Reading is another passion of mine. Great Books help me to continually pursue my own voice and map my own thoughts. Yes, I'm a man with many many passions. Men today just don’t read enough, but there couldn’t be a "manlier" (is there such a word?) hobby. Theodore Roosevelt was a voracious reader and so were most of the great men of history. Reading allows you to connect with the great thinkers and writers of history and exposes you to new ideas, consequently making you a more intelligent and well-rounded man (I'm a very conceptual and "yellow" kind of guy). If you have access to a library card (you should...it's your NRIC!), reading can actually be a completely free hobby. Our National Library is world class and we are very lucky here in Singapore.

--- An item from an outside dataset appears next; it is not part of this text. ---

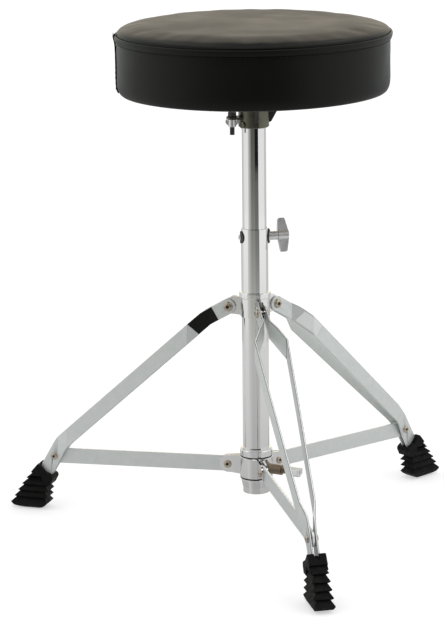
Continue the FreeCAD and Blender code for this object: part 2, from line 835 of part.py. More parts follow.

However, I like to purchase my books because I like to underline, pen down my thoughts and ideas onto my books as I read (yes, my books are really messed up after going thru my hands!). My collection at home is rather amazing and my wife is complaining all the time that my study is too messy! I had to re-locate some of my books to my office just to make space for new books. Imagine!
If you need some ideas on what to read, look no further, I will try to share with you some of the wonderful books I've enjoyed over the past years here....
PERSONAL DEVELOPMENT
Marilee G. Adams found that she could generate positive changes in her behavior and productivity by changing the defensive questions that she previously asked in the face of adversity. Analysing those protective questions showed her that she took setbacks and criticism too personally. Asking different questions enabled her to reframe each moment and create growth opportunities. Adams illustrates the problem-solving power of honest curiosity. Her "QuestionThinking" method generates practical ways to change your mind, literally. These are great ideas; however, their repetition within a fictional storyline may annoy some readers, while others may like this allegorical approach to telling the tale. The self-questioning techniques are easy to employ, and will help you examine situations from different points of view, which can come in quite handy.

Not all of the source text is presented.